▸ MATERIAL FOR THIS EXERCISE
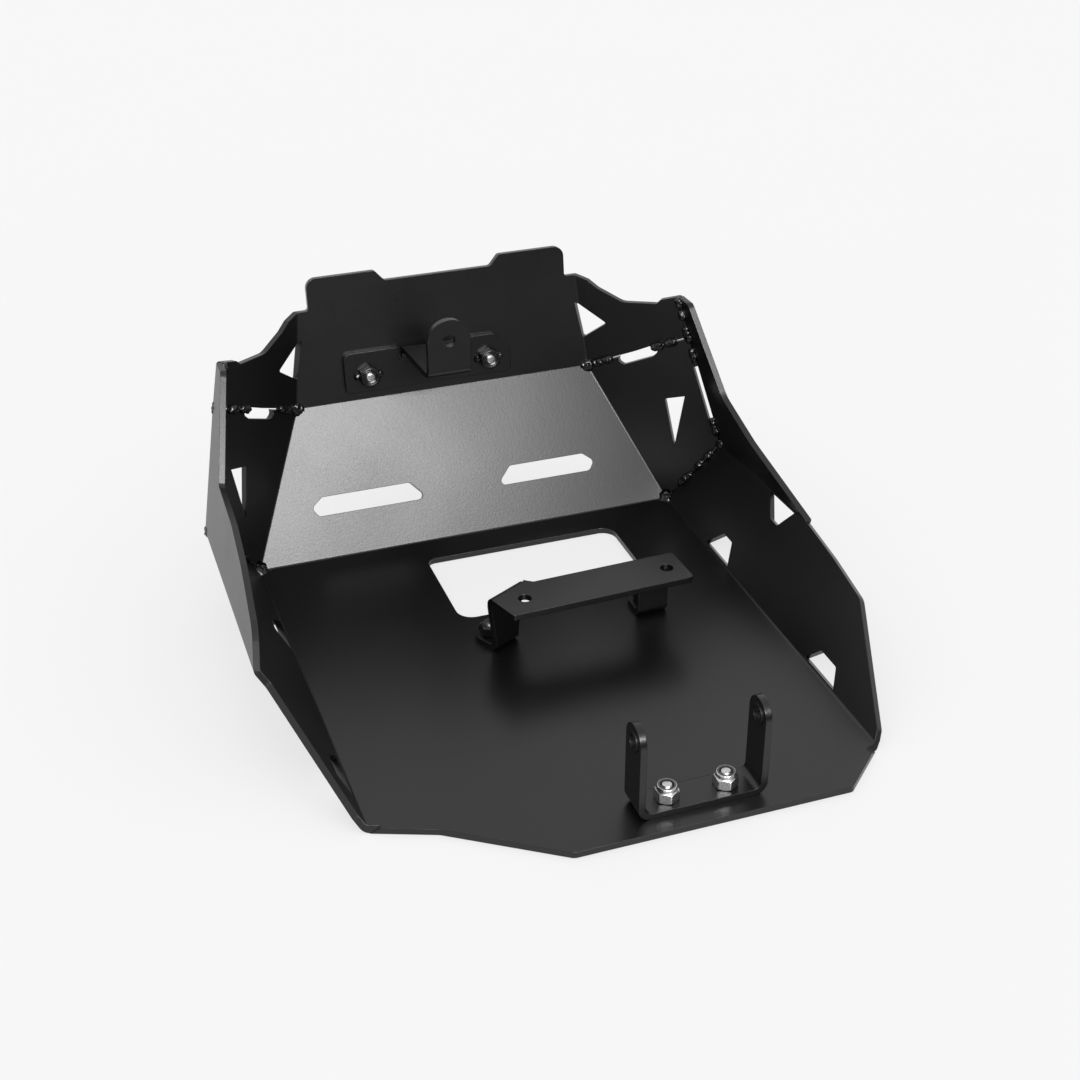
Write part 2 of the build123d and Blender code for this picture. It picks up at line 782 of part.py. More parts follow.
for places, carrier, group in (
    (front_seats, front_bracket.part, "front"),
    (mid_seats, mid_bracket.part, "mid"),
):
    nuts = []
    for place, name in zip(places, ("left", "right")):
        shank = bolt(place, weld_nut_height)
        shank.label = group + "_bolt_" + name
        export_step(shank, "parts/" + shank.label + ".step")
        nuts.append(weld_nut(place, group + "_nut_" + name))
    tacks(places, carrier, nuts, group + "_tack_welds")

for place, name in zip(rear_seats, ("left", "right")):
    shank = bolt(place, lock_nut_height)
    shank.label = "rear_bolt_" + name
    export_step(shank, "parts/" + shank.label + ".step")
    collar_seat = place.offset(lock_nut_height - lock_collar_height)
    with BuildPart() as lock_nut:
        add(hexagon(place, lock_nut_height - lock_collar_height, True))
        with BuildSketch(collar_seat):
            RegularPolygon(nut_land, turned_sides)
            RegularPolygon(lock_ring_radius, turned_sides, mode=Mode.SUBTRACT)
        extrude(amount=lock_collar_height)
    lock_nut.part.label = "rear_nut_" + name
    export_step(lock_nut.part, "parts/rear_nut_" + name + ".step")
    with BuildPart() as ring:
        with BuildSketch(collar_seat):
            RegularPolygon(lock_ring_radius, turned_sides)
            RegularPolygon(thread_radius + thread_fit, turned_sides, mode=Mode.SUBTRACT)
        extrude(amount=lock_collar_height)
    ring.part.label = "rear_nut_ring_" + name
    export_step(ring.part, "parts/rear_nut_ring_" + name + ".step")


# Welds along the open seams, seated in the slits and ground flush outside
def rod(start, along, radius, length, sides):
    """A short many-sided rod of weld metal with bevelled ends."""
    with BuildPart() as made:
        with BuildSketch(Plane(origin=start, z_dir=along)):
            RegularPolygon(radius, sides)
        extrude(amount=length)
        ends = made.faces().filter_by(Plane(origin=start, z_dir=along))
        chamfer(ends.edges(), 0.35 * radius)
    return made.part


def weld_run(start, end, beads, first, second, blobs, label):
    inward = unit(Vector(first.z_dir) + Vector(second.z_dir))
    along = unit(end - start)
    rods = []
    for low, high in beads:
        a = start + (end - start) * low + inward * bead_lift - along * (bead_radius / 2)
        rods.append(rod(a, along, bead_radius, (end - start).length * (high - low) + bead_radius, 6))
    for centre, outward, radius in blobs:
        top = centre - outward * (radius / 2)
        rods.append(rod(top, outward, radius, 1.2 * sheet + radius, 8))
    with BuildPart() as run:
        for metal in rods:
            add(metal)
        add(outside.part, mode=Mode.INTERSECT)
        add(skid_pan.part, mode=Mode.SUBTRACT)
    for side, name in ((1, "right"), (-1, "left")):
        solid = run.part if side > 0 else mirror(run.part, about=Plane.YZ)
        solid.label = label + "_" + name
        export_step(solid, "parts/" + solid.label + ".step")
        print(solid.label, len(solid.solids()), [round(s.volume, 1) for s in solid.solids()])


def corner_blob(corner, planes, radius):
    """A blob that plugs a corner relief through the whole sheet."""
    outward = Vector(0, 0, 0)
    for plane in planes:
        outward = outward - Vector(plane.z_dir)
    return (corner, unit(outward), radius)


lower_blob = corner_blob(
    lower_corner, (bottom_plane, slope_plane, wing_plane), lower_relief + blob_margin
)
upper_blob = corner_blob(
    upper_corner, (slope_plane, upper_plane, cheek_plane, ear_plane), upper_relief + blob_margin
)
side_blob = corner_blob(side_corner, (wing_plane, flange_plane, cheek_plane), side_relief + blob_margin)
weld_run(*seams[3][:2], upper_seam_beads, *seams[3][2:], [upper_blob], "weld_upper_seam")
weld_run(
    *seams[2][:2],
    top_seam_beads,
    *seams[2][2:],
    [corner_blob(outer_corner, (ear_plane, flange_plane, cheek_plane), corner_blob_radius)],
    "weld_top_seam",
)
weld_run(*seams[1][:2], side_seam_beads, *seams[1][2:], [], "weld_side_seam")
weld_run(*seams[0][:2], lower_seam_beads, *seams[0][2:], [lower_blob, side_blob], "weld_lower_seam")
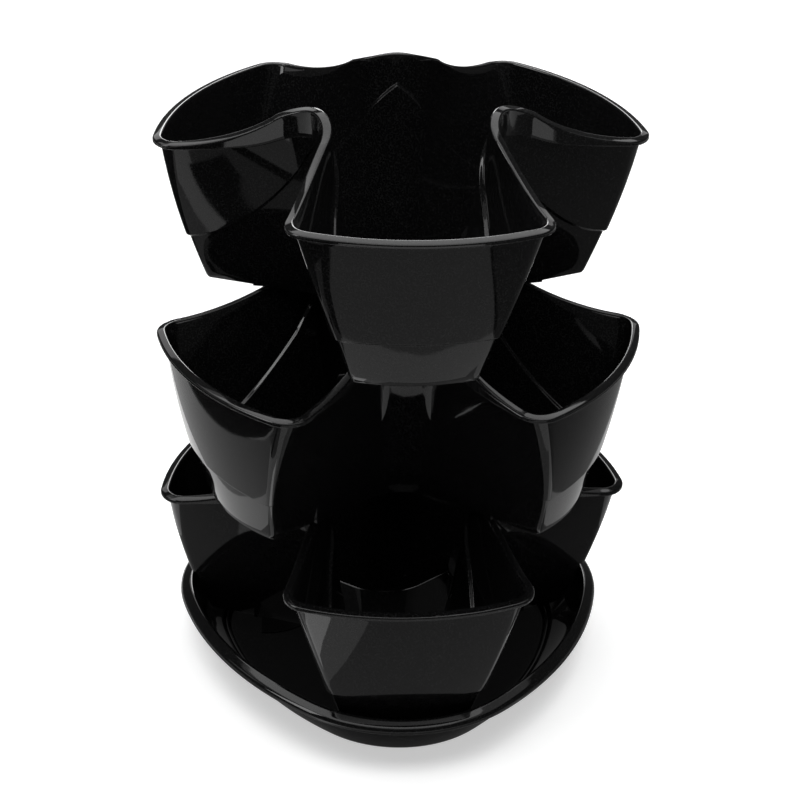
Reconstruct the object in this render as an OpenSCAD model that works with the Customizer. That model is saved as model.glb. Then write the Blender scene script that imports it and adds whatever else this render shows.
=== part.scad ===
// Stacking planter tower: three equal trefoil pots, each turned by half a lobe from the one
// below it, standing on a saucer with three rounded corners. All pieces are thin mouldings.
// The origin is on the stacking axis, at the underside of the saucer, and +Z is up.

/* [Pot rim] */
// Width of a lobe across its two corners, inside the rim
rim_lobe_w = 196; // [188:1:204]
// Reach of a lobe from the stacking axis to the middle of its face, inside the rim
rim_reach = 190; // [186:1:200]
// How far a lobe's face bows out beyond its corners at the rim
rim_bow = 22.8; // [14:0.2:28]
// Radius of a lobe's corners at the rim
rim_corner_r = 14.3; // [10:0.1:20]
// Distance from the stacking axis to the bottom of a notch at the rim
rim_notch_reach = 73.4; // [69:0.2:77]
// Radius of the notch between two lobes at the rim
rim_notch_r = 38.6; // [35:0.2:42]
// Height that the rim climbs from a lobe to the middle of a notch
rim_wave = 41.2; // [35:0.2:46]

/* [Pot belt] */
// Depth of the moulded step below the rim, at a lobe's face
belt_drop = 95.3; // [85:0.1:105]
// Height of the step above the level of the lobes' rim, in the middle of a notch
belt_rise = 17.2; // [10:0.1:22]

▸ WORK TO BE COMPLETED
Repeat word for word the lines from the line with "Reconstruct the object" to the line with "and +Z is up.", both lines included.

▸ IN RESPONSE
Reconstruct the object in this render as an OpenSCAD model that works with the Customizer. That model is saved as model.glb. Then write the Blender scene script that imports it and adds whatever else this render shows.
=== part.scad ===
// Stacking planter tower: three equal trefoil pots, each turned by half a lobe from the one
// below it, standing on a saucer with three rounded corners. All pieces are thin mouldings.
// The origin is on the stacking axis, at the underside of the saucer, and +Z is up.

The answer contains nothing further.